Col 1:24–2:3; Ps 61; Luke 6:6-11

“In my flesh I complete what is lacking in Christ’s afflictions” (Col 1:24). But St Paul is not saying here that the Passion of Jesus was somehow incomplete, nor by any means lacking in power to redeem humanity. Rather, St Paul is speaking about the mystery of the Church as the Body of Christ; a body that is always united to her head, Jesus Christ: the totus Christus, “whole Christ” as St Augustine would put it. And this mystery of the Church was first revealed to Paul when he first encountered the risen Lord on the Damascus road. “Saul, Saul, why do you persecute me?” (Acts 9:4). 

Thus Paul learns that Jesus Christ is so close to his Church, so united in the communion of the Holy Spirit to his Church, that, as St Paul says to the Romans: “we, though many, are one body in Christ, and individually members one of another” (12:5). So, in the Church, we are all united with Christ, and through him, with one another too. We, who are members of the Body of Christ, are held together in the “grace of our Lord Jesus Christ, and the love of God, and the communion of the Holy Spirit”.

This communion between Christ and his Church is such that we each benefit from Christ’s sufferings; the Passion of Christ is redemptive. As Isaiah says: “by his wounds we are healed” (Isa 53:5). But we are not entirely passive in this work of redemption. For, the mystery of our communion with Christ is such that when Christians are suffering or persecuted – like St Paul was, or like so many of the sick and dying in our parishes and communities, for example – then, by God’s grace, they also participate and share in Christ’s redemptive suffering, taking up the cross of discipleship mentioned in yesterday’s Gospel (cf Lk 14:27). This is what St Paul means when he says that he, a persecuted and suffering Christian, a disciple who shares in Christ’s cross, completes “what is lacking in Christ’s afflictions for the sake of his body”. But this idea of redemptive suffering only makes sense because of who it is that St Paul encounters on the Damascus road: the Risen Christ. So, as the Second Vatican Council says: “Through Christ and in Christ, the riddles of sorrow and death grow meaningful. Apart from His Gospel, they overwhelm us” (Gaudium et spes, 22).

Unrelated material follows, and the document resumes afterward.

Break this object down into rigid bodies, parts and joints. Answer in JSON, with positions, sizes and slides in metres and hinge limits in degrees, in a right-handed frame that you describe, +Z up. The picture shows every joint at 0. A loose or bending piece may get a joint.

Our communion with one another in the Church is such that, as St Paul says to the Corinthians, “If one part suffers, every part suffers with it; if one part is honored, every part rejoices with it” (1 Cor 12:26). This is what Christian solidarity entails. Moreover, Vatican II taught that “the Holy Spirit in a manner known only to God offers to every man [who suffers] the possibility of being associated with [Christ’s] paschal mystery” (Gaudium et spes, 22). So, our solidarity is not just with other Christians but with all men and women of good will who suffer in our world. 

Hence in these days we turn again to where St Paul first received this insight; to the Damascus road in Syria. There, the Body of Christ, our fellow men and women, are suffering greatly. So, let us continue to pray and work for peace in Syria and wherever there is violence, suffering, inhumanity, and injustice.